The results of XCI analysis of the patients and the control individual are shown in Fig. 1 and Additional file 1: Figure S1. The single peak of the male control sample was eliminated after HpaII digestion, confirming a complete enzymatic reaction.

Fig. 1
figure 1

The distribution of X chromosome inactivation (XCI) ratios in 18 patients with Klinefelter syndrome. Inactivation ratios of the shorter (carrying less repeat number) and longer alleles are shown. Skewed XCI (ratios of ≥ 80%:20%, or ≤ 20%:80%) was observed in two of the 18 patients (gray and black bars). Of these, one exhibited extremely skewed XCI (ratios of ≥ 90%:10%, or ≤ 10%:90%) (the black bar)

Full size image

Statistical analysis

XCI ratios of the 18 patients were normally distributed (mean, 51.6%:48.4%; standard deviation, 18.0%; p = 0.270) (Fig. 1). Skewed XCI was observed in two of the 18 patients (11.1%). Of these, one (5.6%) showed extremely skewed XCI. The XCI ratios of the two cases were 13.3%:86.7% and 91.6%:8.4%. The frequencies of skewed XCI and extremely skewed XCI in the KS cohort were comparable to those in healthy young women [7] (11.1% vs. 11.5%, p = 0.641 and 5.6% vs. 1.9%, p = 0.342, respectively).

Discussion

We demonstrated that the XCI ratios of KS patients followed a normal distribution. Furthermore, the frequencies of skewed XCI and extremely skewed XCI in KS patients were comparable to previous data obtained from healthy young women [7]. These findings are consistent with previous reports by Zitzmann et al. [15] and Zinn et al. [16], which documented apparently random XCI in KS patients. Considering that excessive X chromosomes in KS patients are equally transmitted from the fathers and mothers [19], the parental origin of X chromosomes appears to have no effect on the XCI target selection. More importantly, the results of this study indicate that, at the timing of XCI onset, embryos with 47,XXY karyotype contain almost equal number of embryonic progenitor cells to that of normal 46,XX embryos.

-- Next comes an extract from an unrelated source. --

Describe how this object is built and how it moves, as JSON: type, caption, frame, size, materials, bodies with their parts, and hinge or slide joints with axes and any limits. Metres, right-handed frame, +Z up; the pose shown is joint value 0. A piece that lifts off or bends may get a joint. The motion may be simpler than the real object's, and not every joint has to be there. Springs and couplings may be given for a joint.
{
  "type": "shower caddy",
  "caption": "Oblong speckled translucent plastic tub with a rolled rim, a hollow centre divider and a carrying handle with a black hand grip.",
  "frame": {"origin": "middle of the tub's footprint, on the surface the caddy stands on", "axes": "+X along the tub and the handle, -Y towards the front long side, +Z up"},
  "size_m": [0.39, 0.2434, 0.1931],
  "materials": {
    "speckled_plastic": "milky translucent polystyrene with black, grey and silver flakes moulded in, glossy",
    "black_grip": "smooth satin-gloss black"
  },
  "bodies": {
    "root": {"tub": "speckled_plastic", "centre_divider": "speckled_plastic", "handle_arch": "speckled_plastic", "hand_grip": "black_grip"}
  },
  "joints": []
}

We further expand this assumption to propose that the presence of an excessive X chromosome in each cell of 47,XXY blastomeres is unlikely to exert a negative effect on cell growth or division. The apparently normal growth of 47,XXY blastomeres may reflect less deleterious effects of sex chromosomal aneuploidy than those of autosomal trisomy [20], because previous studies have linked aneuploidy to the risk of developmental arrest of early stage embryos [8]. Notably, however, our conclusion is based on the observation of live-born individuals. Therefore, we cannot exclude the possibility that 47,XXY embryos more frequently undergo developmental arrest and resultant implantation failure than euploid embryos. Moreover, considering the small number of participants of this study, our data need to be validated in future studies.

In conclusion, this study confirmed the rarity of skewed XCI in KS patients. These results indicate that the presence of a supernumerary X chromosome during the cleavage and early blastocyst stages does not affect the developmental tempo of embryos. Our data deserve further validation.